> **The exercise**
Return every line of the data below that includes the string "which".

> **Provided data**
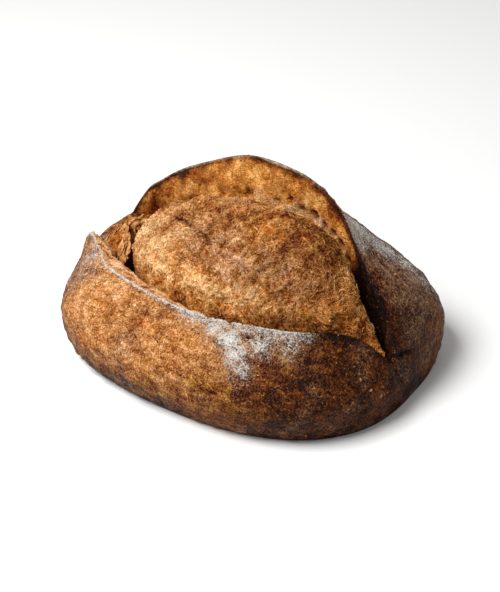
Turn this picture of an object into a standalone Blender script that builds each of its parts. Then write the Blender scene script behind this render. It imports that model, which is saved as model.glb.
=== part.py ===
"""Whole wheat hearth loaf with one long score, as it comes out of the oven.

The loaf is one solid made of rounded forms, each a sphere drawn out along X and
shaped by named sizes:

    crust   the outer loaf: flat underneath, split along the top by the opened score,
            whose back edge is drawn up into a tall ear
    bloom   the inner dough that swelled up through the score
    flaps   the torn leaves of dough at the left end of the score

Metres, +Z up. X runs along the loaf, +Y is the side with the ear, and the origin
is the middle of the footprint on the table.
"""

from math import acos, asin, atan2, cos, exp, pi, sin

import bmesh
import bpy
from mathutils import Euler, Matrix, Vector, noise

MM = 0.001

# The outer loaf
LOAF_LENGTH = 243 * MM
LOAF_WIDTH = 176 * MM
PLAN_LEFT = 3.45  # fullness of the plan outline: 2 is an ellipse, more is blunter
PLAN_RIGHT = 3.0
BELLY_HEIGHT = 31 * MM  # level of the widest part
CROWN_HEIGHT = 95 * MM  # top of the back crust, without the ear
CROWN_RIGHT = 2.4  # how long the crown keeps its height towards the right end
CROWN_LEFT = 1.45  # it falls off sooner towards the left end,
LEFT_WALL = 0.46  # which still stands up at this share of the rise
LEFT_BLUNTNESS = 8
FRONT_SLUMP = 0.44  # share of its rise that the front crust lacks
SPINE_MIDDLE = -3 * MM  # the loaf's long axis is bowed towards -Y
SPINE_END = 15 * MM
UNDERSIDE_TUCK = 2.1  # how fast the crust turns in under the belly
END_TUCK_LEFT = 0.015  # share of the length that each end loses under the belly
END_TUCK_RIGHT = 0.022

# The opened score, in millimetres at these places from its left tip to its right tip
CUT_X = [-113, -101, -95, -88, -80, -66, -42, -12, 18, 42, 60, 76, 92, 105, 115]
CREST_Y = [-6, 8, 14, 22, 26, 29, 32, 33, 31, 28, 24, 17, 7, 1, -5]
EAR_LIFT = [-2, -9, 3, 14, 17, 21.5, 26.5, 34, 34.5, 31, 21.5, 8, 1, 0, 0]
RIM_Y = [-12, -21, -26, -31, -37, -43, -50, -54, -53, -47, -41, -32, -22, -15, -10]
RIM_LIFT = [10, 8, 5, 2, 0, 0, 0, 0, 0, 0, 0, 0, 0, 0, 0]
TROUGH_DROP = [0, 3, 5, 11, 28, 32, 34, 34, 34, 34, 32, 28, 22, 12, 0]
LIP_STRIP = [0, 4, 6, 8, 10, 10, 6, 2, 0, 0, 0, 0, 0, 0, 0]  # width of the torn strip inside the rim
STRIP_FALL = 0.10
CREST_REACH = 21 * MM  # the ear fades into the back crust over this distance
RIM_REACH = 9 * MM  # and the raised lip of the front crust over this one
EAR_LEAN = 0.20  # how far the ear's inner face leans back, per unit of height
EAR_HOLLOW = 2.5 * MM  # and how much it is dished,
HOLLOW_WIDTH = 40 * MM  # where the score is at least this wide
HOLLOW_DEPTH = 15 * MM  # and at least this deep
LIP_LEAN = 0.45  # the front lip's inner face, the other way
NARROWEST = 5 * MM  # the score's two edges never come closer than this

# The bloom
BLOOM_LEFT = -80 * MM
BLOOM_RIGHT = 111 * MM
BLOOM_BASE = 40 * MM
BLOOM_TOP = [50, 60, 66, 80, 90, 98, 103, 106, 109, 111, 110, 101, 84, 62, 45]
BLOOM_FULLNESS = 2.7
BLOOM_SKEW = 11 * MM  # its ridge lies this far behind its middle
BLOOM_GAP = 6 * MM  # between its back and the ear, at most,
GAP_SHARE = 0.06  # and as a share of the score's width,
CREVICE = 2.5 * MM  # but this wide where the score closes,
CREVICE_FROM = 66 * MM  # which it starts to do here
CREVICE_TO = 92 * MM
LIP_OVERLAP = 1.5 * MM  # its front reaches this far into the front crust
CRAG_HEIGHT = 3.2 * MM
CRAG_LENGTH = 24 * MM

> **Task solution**
Turn this picture of an object into a standalone Blender script that builds each of its parts. Then write the Blender scene script behind this render. It imports that model, which is saved as model.glb.
LEFT_WALL = 0.46  # which still stands up at this share of the rise
CREVICE_FROM = 66 * MM  # which it starts to do here